Development of forced cooling technology using a DLC coating tool with a small through-hole and a communicating tube regarding the turning for difficult-to-machine material

In turning, the insert tip is continuously covered with chips and the temperature at the tool tip is very high. Especially when difficult-to-machine materials are used as work material, the temperature is above the melting point and the insert tip melts. Forced cooling of tools in turning is necessary. On the other hand, environmentally friendly turning is also necessary. Therefore, in this research, the forced cooling technology using a DLC coating insert with a small through-hole and a communicating tube regarding the turning for difficult-to-machine material was developed and evaluated. A connecting tube is a system in which the hole in the insert and the bottom of the assistant tank are connected by a tube, which allows the cooling medium contained in it to flow freely, so that the height of the cooling medium in the hole in the insert and the height of the cooling medium in the assistant tank behave equally due to gravity.

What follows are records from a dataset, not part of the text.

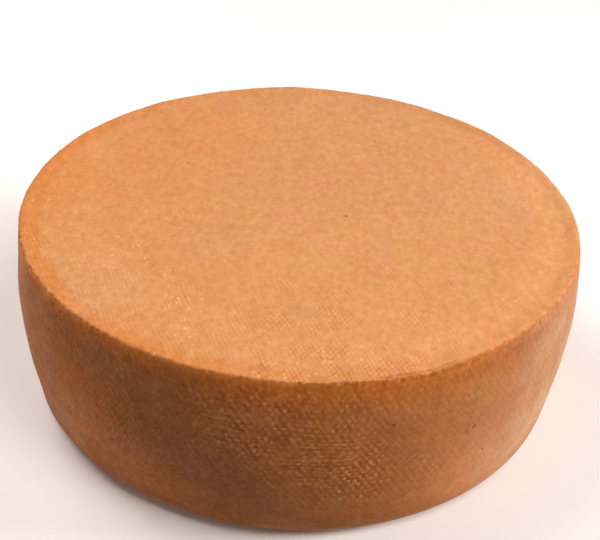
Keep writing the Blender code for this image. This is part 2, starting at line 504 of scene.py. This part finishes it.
def edge_finish(ring, turn, vertex):
    """Where the skin of the top ends on the upper edge, and the painted shade along the crack of a
    ledge.
    """
    lip = lip_share(turn)
    radius, height = edge_curve(ring.share, lip)
    ledge, crack = ledge_share(turn), crack_radius(turn)
    past_round = radius - EDGE_RADIUS + SHARP_ROUND + top_height(EDGE_RADIUS) - height
    past_crack = ledge * smooth_rise(radius, crack, crack + LEDGE_STEP)
    # A thin dark line along the crack: painted shade.
    parted = ledge * math.exp(-((radius - crack - 0.5 * LEDGE_STEP) / CRACK_SHADE_WIDTH) ** 2)

    tear = sum(depth * noise.noise(vertex / size) for size, depth in SKIN_TEARS)
    soft = facing(turn, RIGHT, 70.0, 30.0)
    reach = -0.0004 + 0.0004 * lip + 0.0007 * facing(turn, NEAREST_EDGE, 45.0, 20.0)
    torn = past_round + tear * (1.0 - 0.5 * soft)
    skin = 1.0 - smooth_rise(torn, reach, reach + SKIN_FADE + 0.0006 * soft)
    if past_round <= -0.8 * SHARP_ROUND:
        skin = 1.0
    return {"on_top": skin * (1.0 - 0.30 * past_crack), "crack_shade": 0.55 * parted}


def top_finish(angle, x, y):
    """What the material needs to know of a place on the top."""
    from_axis = math.hypot(x, y)
    pale_rim = smooth_rise(from_axis, 0.105, 0.128) * facing(angle, RIGHT, 75.0, 30.0)
    dim_rim = smooth_rise(from_axis, 0.090, 0.120) * facing(angle, BACK, 75.0, 40.0)
    # Lighter near the right rim and darker near the back rim, as light falls there: painted light
    # and shade.
    return {"tone_and_painted_light": 1.0 + 0.09 * pale_rim - 0.05 * dim_rim + top_sum(TOP_TONES, x, y),
            "patch": clouded(RUST_PATCHES, x, y),
            "pale": clouded(PALE_PATCHES, x, y),
            "warm": (facing(angle, LEFT, 85.0, 45.0) - 0.6 * facing(angle, RIGHT, 70.0, 35.0)
                     - 0.5 * facing(angle, BACK, 70.0, 35.0))}


def side_finish(angle, height):
    """What the material needs to know of a place on the side."""
    return {"tone_and_painted_light": 1.0 + patch_sum(SIDE_TONE_AND_LIGHT_PATCHES, angle, height),
            "patch": patch_sum(BLOOM_AND_SHEEN_PATCHES, angle, height),
            "warm": min(patch_sum(WARM_PATCHES, angle, height), 1.0),
            "crust": 0.03 + 0.97 * facing(angle, FRONT_LEFT, 80.0, 25.0),
            "level": patch_sum(LEVEL_PATCHES, angle, height)}


# What the material needs to know of each vertex: how far it has the skin of the top, how clearly
# the cloth has printed, lighter or darker, partly in its own colour and partly as painted light
# and shade, rust of the top or bloom and painted sheen of the side, paler, fuller, orange crust
# under the edge, only level threads, and the painted shade in the crack of a ledge.
ATTRIBUTES = ("on_top", "print", "tone_and_painted_light", "patch", "pale", "warm", "crust", "level", "crack_shade")


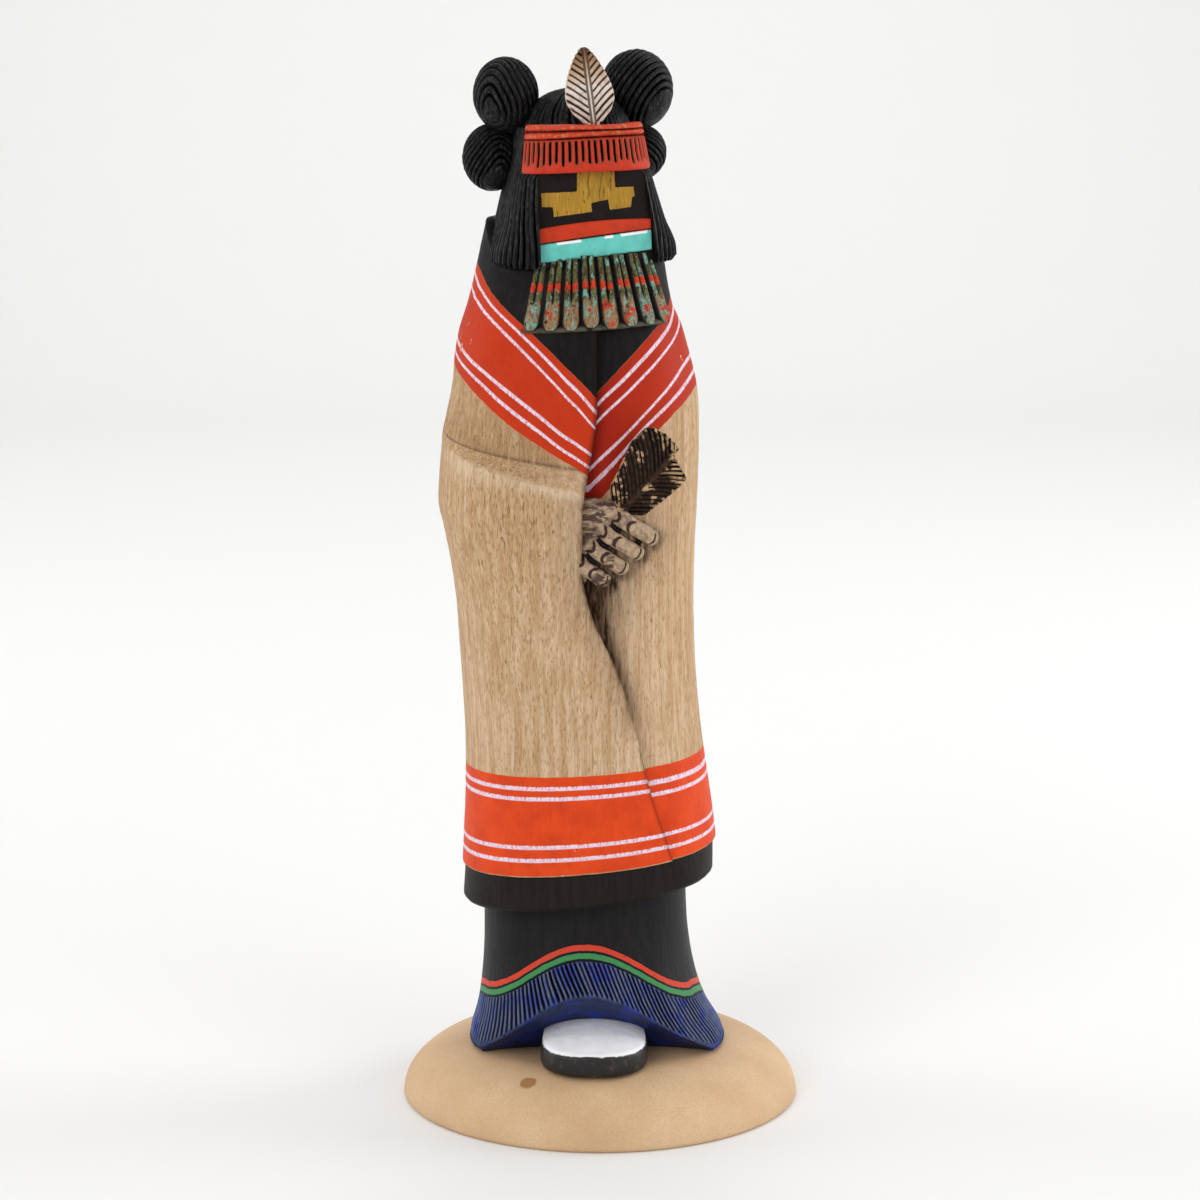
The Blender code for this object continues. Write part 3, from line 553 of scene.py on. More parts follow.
def robeRing(level, inset=0.0):
    nominal = {"brow": 128.0, "crease": 133.5}.get(level, level)
    lapAngle = robeLapAngle(nominal)
    nLeft, nRight = robe["leftColumns"], robe["rightColumns"]
    onLeft = np.arange(nLeft + nRight) < nLeft
    shareLeft = np.clip(np.arange(nLeft + nRight) / (nLeft - 1), 0, 1)
    shareRight = (np.arange(nLeft + nRight) - nLeft) / nRight
    start = lapAngle + math.radians(0.8)
    angle = np.where(onLeft, -math.pi + (lapAngle + math.pi) * shareLeft,
                     start + (math.pi - start) * shareRight)
    toSide = np.clip((lapAngle - angle) / (lapAngle + math.pi / 2), 0.0, 1.0)
    height = np.full(angle.shape, float(nominal))
    if level in ("brow", "crease"):
        fold = robe[level]
        behind = ease((-math.pi / 2 - angle) / 0.9)
        folded = fold[1] + (fold[0] - fold[1]) * toSide ** 0.8
        folded += (nominal - folded) * behind
        height = np.where(angle < lapAngle + 0.1, folded, height)
    lapStep = float(readCurve(robe["lap"], 127.0 if level == "brow" else nominal)[1])
    if level == "crease":
        lapStep = 1.2
    depth = 1.2 if 90 < nominal < 165 else 0.3
    hollow = -depth * np.exp(-((angle - lapAngle) * 24 / 3.5) ** 2)
    proud = np.where(onLeft, lapStep * (1 - ease(toSide)), hollow)
    left, right, front, back = readCurve(robe["rows"], height)
    reach = np.where(np.cos(angle) > 0, front, back)
    outward = proud - inset
    curve = 2 / robe["roundness"]
    x = (left + right) / 2 + (right - left) / 2 * power(np.sin(angle), curve) + outward * np.sin(angle)
    y = -reach * power(np.cos(angle), curve) - outward * np.cos(angle)
    height = height + robe["hemTilt"] * (x + 2.7) * np.maximum(0.0, 1 - (height - 36) / 70)
    across = (angle - lapAngle) * 24
    return np.stack([x, y, height, np.degrees(angle), np.full(angle.shape, float(nominal)), across], axis=-1)


def collarRing(inset, drop):
    ring = robeRing(178.0, inset)
    backward = ease((ring[:, 1] + 14) / 16)
    ring[:, 2] = robe["collar"][0] + (robe["collar"][1] - robe["collar"][0]) * backward - drop
    return ring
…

The communicating tube was used for supplying the cooling fluid without no-energy, and the cooling fluid using the strong alkaline water with pH 12.5 was used for environmentally friendly. This strongly alkaline water has a significant cooling capacity equivalent to that of tap water and, moreover, does not corrode metals other than copper and aluminum. The small through-hole was machined for the cooling function on the insert tip. To reduce cutting heat, the inserts are coated with a DLC coating with a small low coefficient of friction. The proposed method was finally evaluated using the difficult-to-machine material Ti6Al4V for the workpiece in several experiments; temperature rise on the insert tip, tool life, surface roughness on the workpiece after the turning. In addition, the machining time, the running cost and the CO2 emission were also evaluated. It is concluded from the result that: (1) the proposed forced cooling technology was very effective for the turning of a difficult-to-machine material, (2) in the proposed method, it is important to maintain the tool tip temperature below 500°C, (3) the proposed method was superior in terms of the machining time and the running cost.